Fry, Joseph A. 1947-

PERSONAL:

Born 1947. Education: Davis and Elkins College, B.A., 1969; University of Virginia, M.A., 1970, Ph.D., 1974.

ADDRESSES:

Home—NV. Office—History Department, University of Nevada, Las Vegas, 4505 Maryland Pkwy., Box 455020, Las Vegas, NV 89154-5020. E-mail—[email protected]

CAREER:

Historian and educator. University of Nevada, Las Vegas, professor of history, beginning 1975.

WRITINGS:

Henry S. Sanford: Diplomacy and Business in Nineteenth-Century America, University of Nevada Press (Reno, NV), 1982.

John Tyler Morgan and the Search for Southern Autonomy, University of Tennessee Press (Knoxville, TN), 1992.

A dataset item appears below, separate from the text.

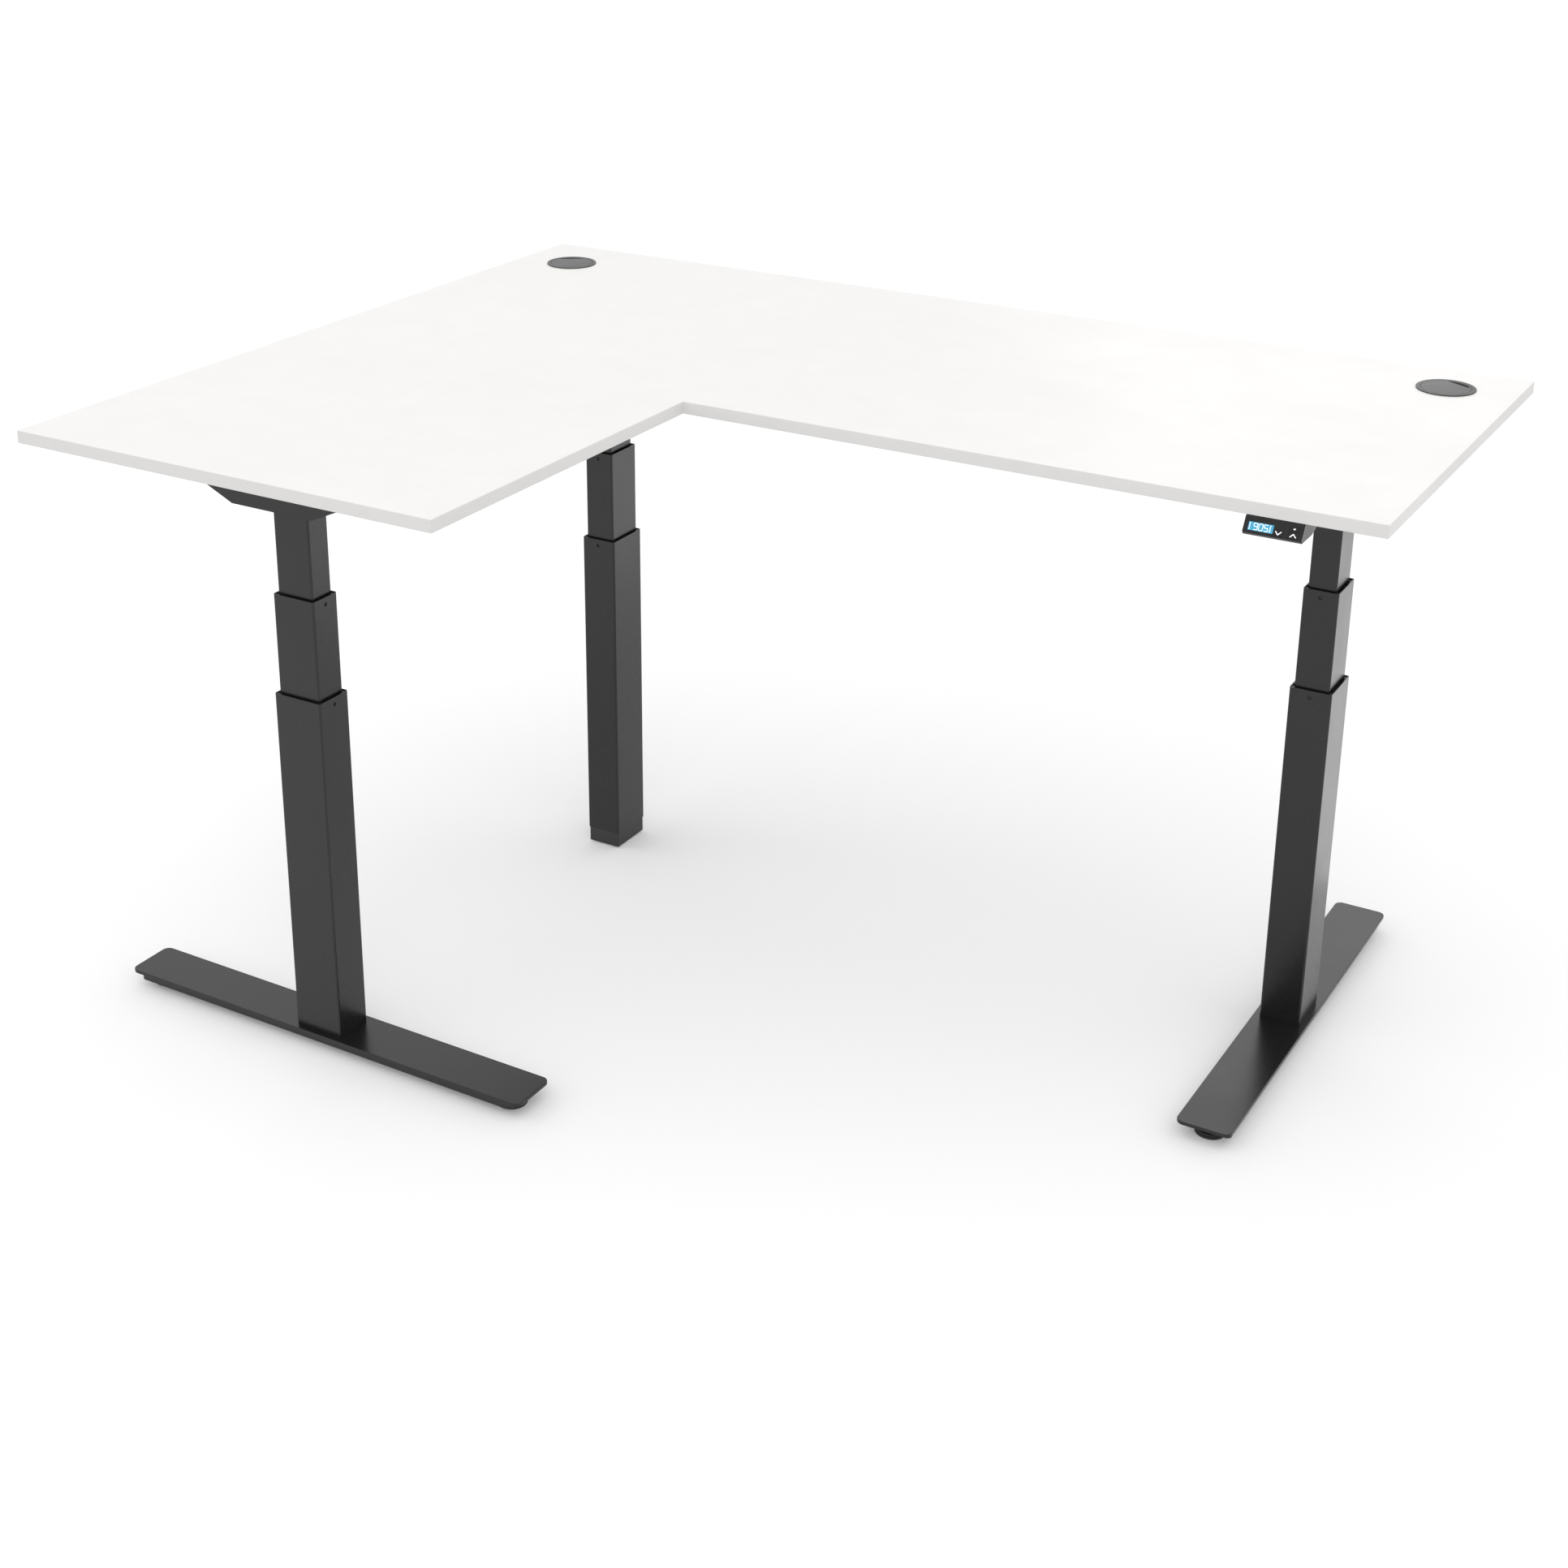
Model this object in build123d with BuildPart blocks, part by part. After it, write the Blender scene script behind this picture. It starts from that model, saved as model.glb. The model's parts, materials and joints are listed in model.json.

Dixie Looks Abroad: The South and U.S. Foreign Relations, 1789-1973, Louisiana State University Press (Baton Rouge, LA), 2002.

Debating Vietnam: Fulbright, Stennis, and Their Senate Hearings, Rowman & Littlefield (Lanham, MD), 2006.

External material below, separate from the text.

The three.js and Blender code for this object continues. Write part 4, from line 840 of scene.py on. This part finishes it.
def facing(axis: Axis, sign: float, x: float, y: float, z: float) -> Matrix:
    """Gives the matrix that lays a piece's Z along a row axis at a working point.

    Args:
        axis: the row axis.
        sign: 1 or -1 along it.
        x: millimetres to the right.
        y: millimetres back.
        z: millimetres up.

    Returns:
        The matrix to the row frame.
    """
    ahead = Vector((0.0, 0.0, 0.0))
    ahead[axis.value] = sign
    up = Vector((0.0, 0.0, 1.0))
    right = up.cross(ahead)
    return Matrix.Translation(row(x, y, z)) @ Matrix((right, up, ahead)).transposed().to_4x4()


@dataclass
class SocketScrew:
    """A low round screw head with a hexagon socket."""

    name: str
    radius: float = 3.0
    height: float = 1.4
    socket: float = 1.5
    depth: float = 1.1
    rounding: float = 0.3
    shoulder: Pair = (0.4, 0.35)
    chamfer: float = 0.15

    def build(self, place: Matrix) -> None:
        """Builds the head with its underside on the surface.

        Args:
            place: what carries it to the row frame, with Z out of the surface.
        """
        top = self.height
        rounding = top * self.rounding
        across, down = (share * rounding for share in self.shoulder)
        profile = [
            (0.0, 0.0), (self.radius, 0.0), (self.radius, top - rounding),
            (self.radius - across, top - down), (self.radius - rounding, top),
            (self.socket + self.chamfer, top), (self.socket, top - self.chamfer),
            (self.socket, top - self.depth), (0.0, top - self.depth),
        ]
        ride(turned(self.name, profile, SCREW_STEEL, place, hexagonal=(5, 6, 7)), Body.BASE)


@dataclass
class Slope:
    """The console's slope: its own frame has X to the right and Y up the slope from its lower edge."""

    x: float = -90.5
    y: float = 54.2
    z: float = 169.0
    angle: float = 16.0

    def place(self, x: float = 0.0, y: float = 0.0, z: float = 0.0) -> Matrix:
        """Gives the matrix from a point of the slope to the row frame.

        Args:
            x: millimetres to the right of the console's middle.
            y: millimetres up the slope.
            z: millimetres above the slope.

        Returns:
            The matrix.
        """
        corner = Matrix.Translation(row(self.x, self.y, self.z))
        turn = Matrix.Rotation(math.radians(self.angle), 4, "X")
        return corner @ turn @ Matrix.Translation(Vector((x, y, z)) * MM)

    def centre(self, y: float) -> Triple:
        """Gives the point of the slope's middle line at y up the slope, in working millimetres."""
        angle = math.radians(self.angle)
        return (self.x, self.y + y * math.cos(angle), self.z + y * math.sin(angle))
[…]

Contributor to academic journals, including Diplomatic History and Pacific Historical Review. Series editor for "Biographies in American Foreign Policy," Rowman & Littlefield. Member of the editorial board for Journal of the Gilded Age and Progressive Era.

SIDELIGHTS:

Joseph A. Fry, a professor of history, writes widely on U.S. foreign relations, U.S. involvement in Vietnam, and the American South after 1850. In Dixie Looks Abroad: The South and U.S. Foreign Relations, 1789-1973, Fry examines the South's role in foreign affairs from the administration of George Washington to the Vietnam War. The author contends that southerners used foreign policy issues to promote sectional and regional interests, and he explores how southern motives and actions have influenced the nation's foreign policy decisions. In Dixie Looks Abroad, observed Journal of Southern History contributor Anthony Gaughan, Fry "demonstrates that the South played a far larger role in U.S. foreign policy than is commonly assumed. Equally important, he reveals that foreign affairs played a more significant role in southern history than the region's historians have usually acknowledged."

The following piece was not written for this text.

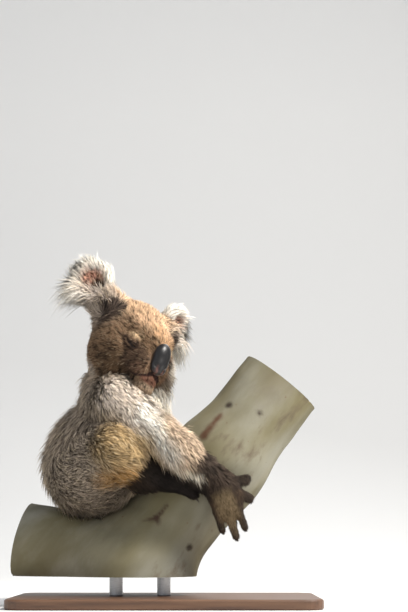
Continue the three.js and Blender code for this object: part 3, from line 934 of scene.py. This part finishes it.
# ---- skin piece ----
SKIN_SHADE = 0.72  # painted shade: the skin is darkened where it shows between the tufts
skin_tint = tinted(skin_v) * SKIN_SHADE
skin_tint = lerp(skin_tint, srgb(26, 18, 16), column(clamp(1 - SLITS(skin_v) / 1.2)))
skin_tint = lerp(skin_tint, srgb(44, 28, 26), column(clamp(1.4 - LIPS(skin_v) / 2.4)))
skin = make_mesh("skin", skin_v, skin_t, skin_tint)
bpy.context.view_layer.objects.active = skin
skin.select_set(True)
skin.data.uv_layers.new(name="OFBake")
bpy.ops.object.mode_set(mode="EDIT")
bpy.ops.mesh.select_all(action="SELECT")
bpy.ops.uv.smart_project(angle_limit=math.radians(66), island_margin=0.002)
bpy.ops.object.mode_set(mode="OBJECT")
skin_uv = np.empty(len(skin.data.loops) * 2, dtype=np.float32)
skin.data.uv_layers["OFBake"].data.foreach_get("uv", skin_uv)
skin_uv = skin_uv.reshape(-1, 3, 2)
finish_piece(skin, skin_material, "coat", *BY_NAME)


# ---- the coat ----
def regional(attribute):
    return np.array([getattr(r, attribute) for r in regions], dtype=float)


def share_of(w, *names):
    """How much of each place belongs to the named regions."""
    return sum(w[:, list(BY_NAME).index(name)] for name in names)


SHARE = 1.0
DENSITY = regional("density") / 100 * SHARE
WOOL_DENSITY, WOOL_LENGTH, WOOL_LIFT = 0.45, 0.7, 1.2  # for each mm2, and times those of the guard hairs
WOOL = np.array([0 if r.fine or r.name.startswith("ear") else WOOL_DENSITY for r in regions]) * SHARE
NOSE_AT = in_head(93, 0, -1.5)
guard, under = (scattered(lambda p, count=count: region_weights(p, 4.0) @ count) for count in (DENSITY, WOOL))
chosen, corner_weights = (np.concatenate(pair) for pair in zip(guard, under))
wool = np.arange(len(chosen)) >= len(guard[0])
root = mixed(skin_v, chosen, corner_weights)
n = unit(mixed(skin_n, chosen, corner_weights))
uv = (skin_uv[chosen] * corner_weights[..., None]).sum(axis=1)
w = region_weights(root)
bare = (SLITS(root) < 2.4) | (LIPS(root) < 2.5) | (fork(root) < -2)
bare |= egg(NOSE_AT, [14, 17.5, 29.5], HEAD)(root) < 0.5
root, n, uv, w, wool = (a[~bare] for a in (root, n, uv, w, wool))

# The order of the random draws is: spread, length, width, lift, shade, grizzle.
spread = column(rng.normal(0, 0.16, len(root)))
lie = lie_of_coat(root, n, w)
lie = unit(lie * np.cos(spread) + np.cross(n, lie) * np.sin(spread))
length = w @ regional("length") * np.clip(rng.normal(1, 0.18, len(root)), 0.5, 1.5)
length *= np.where(wool, WOOL_LENGTH, 1)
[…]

Debating Vietnam: Fulbright, Stennis, and Their Senate Hearings focuses on a series of public inquiries held during the Vietnam War. In the work, Fry looks at the 1966 Senate Foreign Relations Committee hearings, led by Arkansas senator J. William Fulbright, which advocated a negotiated settlement to the combat, and the 1967 Preparedness Investigating Subcommittee of the Senate Armed Services Committee hearings, led by Mississippi senator John C. Stennis, which promoted a more aggressive approach to ending the war. "Vivid retellings of testimonies by Secretary of Defense Robert McNamara, Secretary of State Dean Rusk, Joint Chiefs of Staff Chair Maxwell Taylor, and others enliven the text," noted Library Journal critic Karl Helicher.

BIOGRAPHICAL AND CRITICAL SOURCES:

PERIODICALS

Journal of Southern History, August, 2003, Anthony Gaughan, review of Dixie Looks Abroad: The South and U.S. Foreign Relations, 1789-1973, p. 678.

Library Journal, August 1, 2006, Karl Helicher, review of Debating Vietnam: Fulbright, Stennis, and Their Senate Hearings, p. 103.

Reference & Research Book News, February, 2007, review of Debating Vietnam.